Integration with Design Flows

Spectre RF operates within the Cadence Virtuoso environment, enabling tight integration with schematic capture, layout, and electromagnetic simulation. Parametric sweeps across bias conditions, input power, or component values can be automated using the Analog Design Environment (ADE). Results feed directly into optimization loops or corner analysis to ensure robust performance across process, voltage, and temperature (PVT) variations.

For system-level verification, Spectre RF co-simulates with Virtuoso System Design Platform, allowing RF front-ends designed in Spectre to interface with digital baseband models in Verilog or SystemVerilog. This mixed-signal capability proves essential for verifying transceiver architectures where RF performance impacts digital demodulation quality.

Conclusion

Cadence Spectre RF's Harmonic Balance analysis represents a mature, production-proven approach to nonlinear RF circuit simulation.
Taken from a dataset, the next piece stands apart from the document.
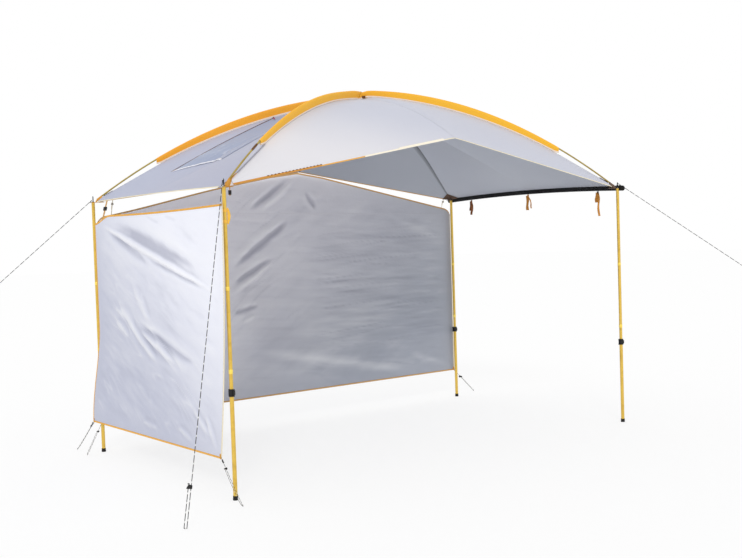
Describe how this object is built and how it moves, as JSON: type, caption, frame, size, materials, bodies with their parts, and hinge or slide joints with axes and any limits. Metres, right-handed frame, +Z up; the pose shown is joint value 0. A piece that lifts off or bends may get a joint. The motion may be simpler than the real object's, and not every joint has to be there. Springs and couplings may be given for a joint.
{
  "type": "car awning",
  "caption": "Free-standing car awning with a domed canopy on crossed arch poles, telescopic legs, a left and a back wall, and a strip of ties for a vehicle.",
  "frame": {"origin": "on the ground below the middle of the awning, measured without its cords; it stands at the middle of the four feet, moved 17 mm in X and 10 mm in Y by the walls' folds", "axes": "+X from the wall side to the vehicle side, +Y from the open front to the back wall, +Z up"},
  "size_m": [5.6009, 3.4796, 2.8294],
  "materials": {
    "gold_tube": "gold anodised, satin",
    "black_plastic": "matt",
    "foot_rubber": "matt",
    "orange_webbing": "woven webbing",
    "sleeve_cloth": "woven cloth",
    "canopy_cloth": "silver coated cloth",
    "wall_cloth": "silver coated cloth",
    "strip_webbing": "webbing",
    "guy_line": "braided cord"
  },
  "bodies": {
    "canopy": {"arch_pole_lower": "gold_tube", "arch_pole_upper": "gold_tube", "corner_pocket_back_left": "orange_webbing", "corner_pocket_back_right": "orange_webbing", "corner_pocket_front_left": "orange_webbing", "corner_pocket_front_right": "orange_webbing", "crossing_clip": "black_plastic", "front_wall_buckle": "black_plastic", "guy_line_back_left": "guy_line", "guy_line_front_left": "guy_line", "guy_line_front_right": "guy_line", "leg_inner_section_back_left": "gold_tube", "leg_inner_section_back_right": "gold_tube", "leg_inner_section_front_left": "gold_tube", "leg_inner_section_front_right": "gold_tube", "leg_top_section_back_left": "gold_tube", "leg_top_section_back_right": "gold_tube", "leg_top_section_front_left": "gold_tube", "leg_top_section_front_right": "gold_tube", "roof_back": "canopy_cloth", "roof_front": "canopy_cloth", "roof_left": "canopy_cloth", "roof_right": "canopy_cloth", "sleeve_lower_arch": "sleeve_cloth", "sleeve_upper_arch_back": "sleeve_cloth", "sleeve_upper_arch_front": "sleeve_cloth", "vehicle_strip": "strip_webbing", "vent_hood": "canopy_cloth", "wall_back": "wall_cloth", "wall_buckle_back_left": "black_plastic", "wall_buckle_back_right": "black_plastic", "wall_buckle_left": "black_plastic", "wall_cord_back_left": "guy_line", "wall_cord_back_right": "guy_line", "wall_cord_left_back": "guy_line", "wall_cord_left_front": "guy_line", "wall_left": "wall_cloth", "wall_leg_loop": "orange_webbing"},
    "lower_leg_front_left": {"leg_lower_tube_front_left": "gold_tube", "leg_clamp_front_left": "black_plastic", "leg_foot_front_left": "foot_rubber"},
    "lever_front_left": {"clamp_lever_front_left": "black_plastic"},
    "lower_leg_back_left": {"leg_lower_tube_back_left": "gold_tube", "leg_clamp_back_left": "black_plastic", "leg_foot_back_left": "foot_rubber"},
    "lever_back_left": {"clamp_lever_back_left": "black_plastic"},
    "lower_leg_front_right": {"leg_lower_tube_front_right": "gold_tube", "leg_clamp_front_right": "black_plastic", "leg_foot_front_right": "foot_rubber"},
    "lever_front_right": {"clamp_lever_front_right": "black_plastic"},
    "lower_leg_back_right": {"leg_lower_tube_back_right": "gold_tube", "leg_clamp_back_right": "black_plastic", "leg_foot_back_right": "foot_rubber"},
    "lever_back_right": {"clamp_lever_back_right": "black_plastic"},
    "tie_1": {"strip_tie_1": "orange_webbing"},
    "tie_2": {"strip_tie_2": "orange_webbing"},
    "tie_3": {"strip_tie_3": "orange_webbing"},
    "runner": {"guy_runner": "black_plastic"}
  },
  "joints": [
    {"name": "leg_slide_front_left", "type": "slide", "parent": "canopy", "child": "lower_leg_front_left", "axis": [0, 0, -1], "range_m": [-0.09, 0.35]},
    {"name": "leg_slide_back_left", "type": "slide", "parent": "canopy", "child": "lower_leg_back_left", "axis": [0, 0, -1], "range_m": [-0.09, 0.35]},
    {"name": "leg_slide_front_right", "type": "slide", "parent": "canopy", "child": "lower_leg_front_right", "axis": [0, 0, -1], "range_m": [-0.09, 0.35]},
    {"name": "leg_slide_back_right", "type": "slide", "parent": "canopy", "child": "lower_leg_back_right", "axis": [0, 0, -1], "range_m": [-0.09, 0.35]},
    {"name": "clamp_hinge_front_left", "type": "hinge", "parent": "lower_leg_front_left", "child": "lever_front_left", "pos_m": [-1.87788, -1.106, 0.69], "axis": [0, 0, -1], "range_deg": [0, 100]},
    {"name": "clamp_hinge_back_left", "type": "hinge", "parent": "lower_leg_back_left", "child": "lever_back_left", "pos_m": [-1.86488, 1.03748, 0.69], "axis": [0, 0, -1], "range_deg": [0, 100]},
    {"name": "clamp_hinge_front_right", "type": "hinge", "parent": "lower_leg_front_right", "child": "lever_front_right", "pos_m": [1.88612, -1.08, 0.69], "axis": [0, 0, -1], "range_deg": [0, 100]},
    {"name": "clamp_hinge_back_right", "type": "hinge", "parent": "lower_leg_back_right", "child": "lever_back_right", "pos_m": [1.88612, 1.06, 0.69], "axis": [0, 0, -1], "range_deg": [0, 100]},
    {"name": "tie_swing_1", "type": "hinge", "parent": "canopy", "child": "tie_1", "pos_m": [1.92742, 0.77, 1.99008], "axis": [0, 1, 0], "range_deg": [-60, 60]},
    {"name": "tie_swing_2", "type": "hinge", "parent": "canopy", "child": "tie_2", "pos_m": [1.92742, -0.01, 2.00428], "axis": [0, 1, 0], "range_deg": [-60, 60]},
    {"name": "tie_swing_3", "type": "hinge", "parent": "canopy", "child": "tie_3", "pos_m": [1.92742, -0.85, 1.98785], "axis": [0, 1, 0], "range_deg": [-60, 60]},
    {"name": "runner_slide", "type": "slide", "parent": "canopy", "child": "runner", "axis": [-0.2547, -0.192, -0.9478], "range_m": [0, 0.12]}
  ]
}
By operating in the frequency domain and exploiting the periodic nature of RF signals, it delivers the speed necessary for iterative design while maintaining the accuracy required for first-pass silicon success. Mastery of HB analysis techniques, from basic single-tone characterization to advanced envelope simulation, empowers RF engineers to tackle increasingly complex wireless communication systems with confidence.

For engineers seeking to deepen their expertise, Cadence provides comprehensive documentation through the Spectre RF User Guide and application notes covering specific circuit topologies. Academic resources on harmonic balance theory, such as those from IEEE Microwave Theory and Techniques Society, offer mathematical foundations for understanding convergence behavior and accuracy trade-offs.